Silk industry occupies a unique position in India. Today Indian Sub Continent is the second largest silk manufacturer contributing to 18% of the total raw silk production. Sericulture is an important cottage industry in India.  This is a labor intensive industry operating on around 54,000 villages all over the country.  An assortment of silk varieties such as Mulberry, Tassur, Eri, Muga etc are grown.  The industry is generous enough providing job opportunities, and livelihood for more than 6 million people in the rural areas.

Today the Indian silk industry is already a major player in the global scenario and growth prospects for the sector appear to be bullish.  Measures such as promoting further economic and technological research activities in various aspects of sericulture, standardization and quality control of products from silk are needed.  Rationalization of the marketing and stabilization of the prices of silk cocoons and raw silk could expand rapidly than everIndia is the second largest producer of silk, taking care of about 18 percent of world production.  But what is so remarkable is the fact that the requirement of raw silk in India is much higher than the current production.  So there is considerable scope for increased production of raw silk in the country a way out of the conflict of interests between exporters and producers of silk raw silk.

Market Capitalization:

The Ministry of Textiles, Government of India has guided the Central Silk Board for the steps to be taken to revive this sick industry.  Indian Government has collaborated with the Japanese Government for technology cooperation for increased cultivation and use of bivoltine seeds.  Further, the 10th Plan had envisaged an increased silk production of 21,800 MT, increased exports by 15%, and creation of livelihoods for around 61 lakh people by the next few years.

Size of the Industry:

The production output of Indian Silk industry in India is 17,300 tons of silk and the country produces 4 types of silk viz., Mulburry, Muga, Tassore, and Eri.
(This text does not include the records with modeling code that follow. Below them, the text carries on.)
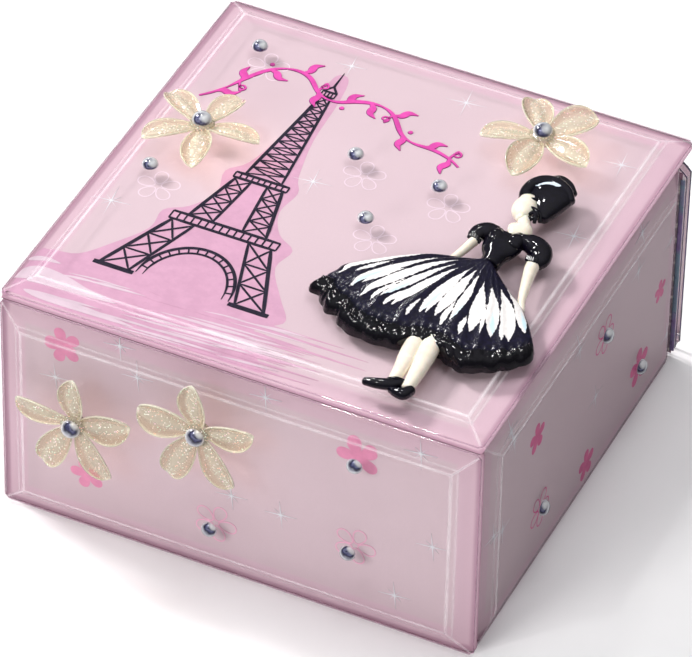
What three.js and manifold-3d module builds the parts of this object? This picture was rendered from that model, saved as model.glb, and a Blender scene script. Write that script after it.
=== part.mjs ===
// Musical ballerina jewellery box: bevelled glass panes over printed sheets on a board carcass,
// hinged mirror lid with a moulded figure, resin blossoms and domed gems outside,
// ring cushion, fold-down dancer and a pinned-cylinder movement inside.
// Millimetres, +Z up, front towards -Y, standing on z = 0.
import * as THREE from "three";
import { ConvexGeometry } from "three/addons/geometries/ConvexGeometry.js";
import { mergeVertices } from "three/addons/utils/BufferGeometryUtils.js";
import Module from "manifold-3d";

const wasm = await Module();
wasm.setup();

// ---------------------------------------------------------------- driving dimensions
const BOX_HALF_W = 76; // half width over the front pane
const RIM_Y = 75.8; // front and rear rim planes
const ORIGIN_SHIFT_Y = 5.0; // puts the origin under the middle of the bounding box
const PANE_BOTTOM = 1.0;
const PANE_TOP = 78.2;
const RIM_T = 2.3; // glass thickness left at a bevelled rim
const BEVEL = 8; // bevel width
const RISE = 3; // height of the flat above the rim
const CLIP = 1.3; // clipped glass corners
const SIDE_RIM_X = 75.0;
const SIDE_RISE = 2.8;
const SIDE_Y0 = -72.8;
const SIDE_Y1 = 67.8;
const REAR_PANE_TOP = 72.5; // lower, so that the hinges sit above it
const REAR_PANE_Y = [71.2, 75.8];
const LID_UNDER = 78.8; // underside of the lid glass
const LID_RIM_T = 2.2;
const WALL_T = 4.9;
const WALL_TOP = 75.0;
const WALL_BOTTOM = 1.2;
const FELT_T = 1.0;
const BASE_Z = [12, 16];
const DECK_Z = [43.5, 45.5];
const PARTITION_Y = [-30, -28];
const HINGE_AXIS = { y: 74.5, z: 76.6 };
const HINGE_X = 45;
const PIN_R = 0.75;
const KNUCKLE_R = 1.6;
const DANCER = { x: 0, y: 20, z: 57.5 };
const BARREL = { x: -24, y: 20, teeth: 40, module: 0.8 };
const PEGS = { count: 32, r: 11.2, size: 0.35 };
const DRUM = { z: 34.8, teeth: 20, r: 7, endTeeth: 30, endModule: 0.5 };
const FLY = { x: -14, teeth: 10 };
const ROD_Y = 62;

// ---------------------------------------------------------------- materials
const mat = (color, roughness, metalness = 0) =>
  new THREE.MeshStandardMaterial({ color, roughness, metalness });
const GLASS = mat(0xe6d5e4, 0.05);
const FILM = mat(0xe0b9cc, 0.6);
const BOARD = mat(0xd9b6c6, 0.85);
const FELT = mat(0x2f2b33, 0.95);
const VELVET = mat(0xd58fb0, 0.95);
const MIRROR = mat(0xdde3e6, 0.03, 1);
const STEEL = mat(0xb9bcc0, 0.3, 1);
const BRASS = mat(0xc9a14e, 0.3, 1);
const RESIN = mat(0xeae2bd, 0.2);
const GEM = mat(0x9aa3bd, 0.08, 0.6);
const PAINT = mat(0x14122b, 0.15);
const PLASTIC = mat(0xf2e9e4, 0.35);

// ---------------------------------------------------------------- helpers
const V = (x, y, z) => new THREE.Vector3(x, y, z);
const M4 = () => new THREE.Matrix4();

function bare(geometry) {
  const g = geometry.clone();
  for (const n of Object.keys(g.attributes)) if (n !== "position") g.deleteAttribute(n);
  return mergeVertices(g, 1e-5);
}
function solid(geometry) {
  const g = bare(geometry);
  return new wasm.Manifold(
    new wasm.Mesh({
      numProp: 3,
      vertProperties: Float32Array.from(g.attributes.position.array),
      triVerts: Uint32Array.from(g.index.array),
    }),
  );
}
function back(m) {
  const mesh = m.getMesh();
  const g = new THREE.BufferGeometry();
  g.setAttribute("position", new THREE.BufferAttribute(Float32Array.from(mesh.vertProperties), 3));
  g.setIndex(new THREE.BufferAttribute(Uint32Array.from(mesh.triVerts), 1));
  g.computeVertexNormals();
  return g;
}
function join(...geometries) {
  let s = solid(geometries[0]);
  for (const g of geometries.slice(1)) s = s.add(solid(g));
  return back(s);
}
function cut(geometry, ...tools) {
  let s = solid(geometry);
  for (const t of tools) s = s.subtract(solid(t));
  return back(s);
}
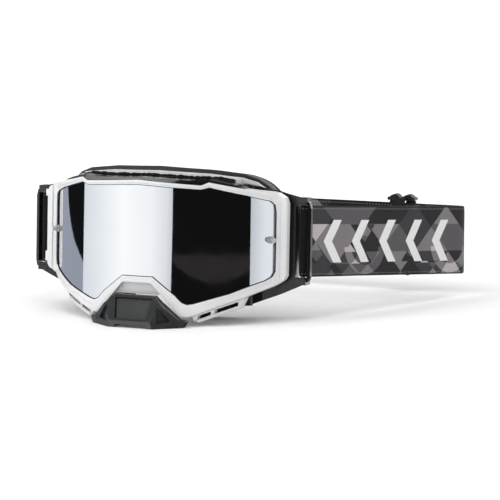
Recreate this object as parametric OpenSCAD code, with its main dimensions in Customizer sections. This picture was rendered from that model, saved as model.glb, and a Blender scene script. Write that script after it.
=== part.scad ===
// Motorcycle goggles as an assembly of separate pieces, millimetres, +Z up.
// The goggles face -Y, the wearer's left side is +X.
// The front assembly is drawn upright about the lens centre line, then leaned
// back a little; the strap loop is drawn in the standing frame.

/* [Part] */
// Which node to draw, or all of them

/* [Lens] */
// Radius of the cylinder that the lens is cut from
lens_radius = 91.5; // [85:0.5:110]
// Thickness of the lens sheet
lens_thick = 1.2; // [0.8:0.1:2]
// Lean of the goggles, top away from the front, in degrees
lean = 2.86; // [0:0.01:6]

/* [Face side] */
// Radius of the curve that follows the face
face_radius = 138; // [120:5:220]
// Depth from the lens centre to the face flange
face_depth = 34; // [28:1:42]
// Thickness of the flexible flange
flange_thick = 2.6; // [1.5:0.1:4]
// Thickness of each foam layer
foam_layer = 5; // [3:0.5:8]
// Thickness of the fleece against the face
fleece_layer = 3.4; // [1.5:0.1:4]

/* [Outriggers] */
// Distance of each hinge from the middle
hinge_x = 61; // [56:1:66]
// Depth of each hinge behind the lens centre
hinge_y = 41; // [36:1:44]
// Radius of a hinge pin
hinge_pin_radius = 1.5; // [1:0.1:2.5]
// Radius of the knuckle around a hinge pin
knuckle_radius = 3.6; // [3:0.1:5]
// Distance of each strap bar from the middle
strap_bar_x = 93.4; // [90:0.2:96]
// Depth of each strap bar
strap_bar_y = 57.5; // [54:0.5:62]

/* [Strap] */
// Width of the strap webbing
strap_width = 47; // [38:1:52]
// Thickness of the strap webbing
strap_thick = 1.8; // [1.2:0.1:3]
// Drop of the strap for each millimetre it runs backwards
strap_drop = 0.097; // [0:0.001:0.2]
// Depth of the straight strand at the back of the head loop
back_strand_y = 206; // [180:1:240]
// Radius of the fold at the end of the near strand
fold_radius = 8; // [5:0.5:14]
// Radius of the wide bend towards the left outrigger
wide_radius = 118; // [90:1:140]

/* [Slider] */
// Position of the slider along the back strand
slider_x = 108; // [90:1:125]
// Distance between the two slider bars
slider_pitch = 12; // [9:0.5:16]
// Radius of a slider bar
slider_bar_radius = 1.6; // [1:0.1:2.5]

/* [Hidden] */
$fn = 96;
// shift that puts the middle of the bottom at the origin
shift_x = -28.8;
shift_y = -101.8;
shift_z = 1.1;

lens_axis_y = lens_radius;
face_axis_y = face_depth + face_radius;
flange_back = face_depth + flange_thick;
base_back = flange_back + foam_layer;
middle_back = base_back + foam_layer;
fleece_back = middle_back + fleece_layer;
strap_top_z = 80.9;
near_x = strap_bar_x + 3.4;
near_y = strap_bar_y + 2.2;
fold_x = 148.5;
fold_y = back_strand_y - fold_radius;
fold_away = sqrt(pow(fold_x - near_x, 2) + pow(fold_y - near_y, 2));
near_heading = atan2(fold_y - near_y, fold_x - near_x) - asin(fold_radius / fold_away);
near_length = sqrt(pow(fold_away, 2) - pow(fold_radius, 2));
post_angle = 56.3;
post_z = 55.6;
loop_length = 14;
loop_inner = 1.9;
loop_thick = 1.6;
strap_gap = 20;

// right half of each front outline, from top centre round to bottom centre
bezel_half = [[0, 94], [40.6, 91.3], [45, 93.4], [68, 88.4], [80, 86], [84.8, 83.2],
  [86.5, 79], [86.5, 32.6], [84.8, 29.4], [80, 26.2], [65, 18.6], [38, 7.4],
  [33.4, 5.8], [29.6, 6.2], [26, 9.4], [10.2, 27.2], [0, 27.2]];
opening_half = [[0, 91], [40.2, 88.8], [45.2, 90.2], [65.4, 84.9], [76.4, 81.2],
  [78.8, 78.6], [79.4, 73], [79.4, 35], [78.2, 31.6], [74.6, 28.8], [66.2, 25.1],
  [56.9, 20.8], [37, 14.3], [33, 13.6], [29.6, 15], [25.1, 19.7], [10.6, 31.1],
  [0, 31.1]];
seat_half = [[0, 93.2], [40.4, 90.6], [44.8, 92.4], [67, 87.4], [79, 84.6],
  [83.2, 82], [84.6, 78], [84.6, 33.4], [83, 30.4], [79, 27.8], [64, 20.2],
  [38, 8.6], [33.4, 6.8], [29.8, 5.8], [24, 11.8], [16.2, 19.6], [0, 19.6]];
sight_half = [[0, 88.6], [40, 86.4], [66, 82], [74.4, 78.4], [76, 73], [76, 37],
  [74, 33], [64, 28], [56, 24], [38, 17.8], [33, 17.6], [13.4, 34.4], [0, 34.4]];
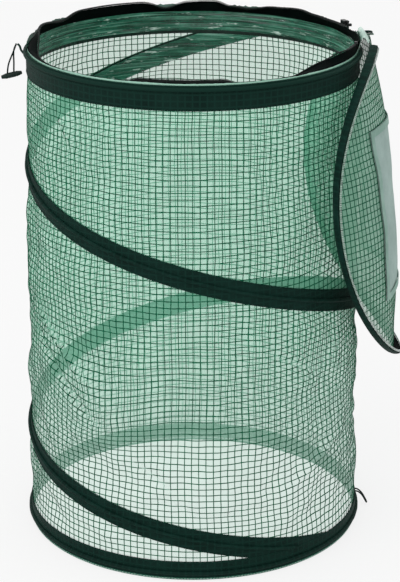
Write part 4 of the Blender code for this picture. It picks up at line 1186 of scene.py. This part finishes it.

The crux of India silk industry lies with the metropolitan states of the country like Karnataka, Andhra Pradesh, Tamil Nadu, Jharkhand, Chhattisgarh, Odisha, Jammu & Kashmir and West Bengal.  The “Sericulture” or rearing of silkworm revolves around these Indian states where the farming of silk is concentrated in these states only.  Sericulture usually involves rearing of food plants – the mulburry plants, rearing of the silk insect, and finally post-cocoon processes such as twisting, dyeing, weaving, printing, and finishing.

Article By Indian Mirror.

History of Kanchipuram Silk Sarees

History has it that Kanchipuram rose to eminence during Krishna-Deva Raya’s reign, when two weaving communities – the Devangas and the Saligars transmigrated to Kanchipuram from Andhra Pradesh. Primarily because within this seemingly minuscule town there were more than 129 finely crafted temples. And silk was always considered the ceremonial wear at religious rituals and weddings. The Devanga and Saligar weavers were reputed for their weaving silks. Every Kanchipuram silk Saree is amongst the most superior silks in the world. Thanks to its double warp and double weft. Besides which, the gold in the motifs is incorporated by dipping the silk thread into liquid gold and silver. This enhances the beauty and the value of the silk. (Kanchipuram Sarees are also known as Kancheepuram and Kancheevaram and sometimes Kanchivaram Sarees!)

Weaving Method

Kanchipuram sarees are hand woven from pure mulberry silk. The industry here is only made up of Handloom weavers and merchants and does not manufacture silk or any other raw material that goes into the silk saree.

Dyed Silk yarn…

The main raw materials are mulberry silk thread, metallic thread (Zari) and dye. Dipping the silk thread into liquid gold and silver makes the Zari. This enhances the beauty and the value of the silk saree. The mulberry silk thread comes from the neighboring state of Karnataka, the metallic thread which is interwoven with the silk to give the metallic look comes from the state of Gujarat, and the dyes too are not manufactured in Kanchipuram. But all these materials are brought here, and the skilled artisans weave them on handlooms, creating a unique hand-made work of art in each saree.

Getting the yarn ready for the loom….

The saree usually have three parts to it called the body, border and pallu (the hanging end of the saree). To weave a saree three shuttles meaning three single threads of silk yarn along with zari are used. This accounts for its durability and luster. While the weaver works on the right side, his aide works on the left side shuttle. The border color and design are usually quite different from the body. If the pallu has to be woven in a different shade, it is first separately woven and then delicately joined to the saree. The joint is woven so strongly that even if the saree tears, the border would not detach. Since the maximum length on a traditional loom is 18-yard warp, it ensures that not more than 3 silk saris can look alike.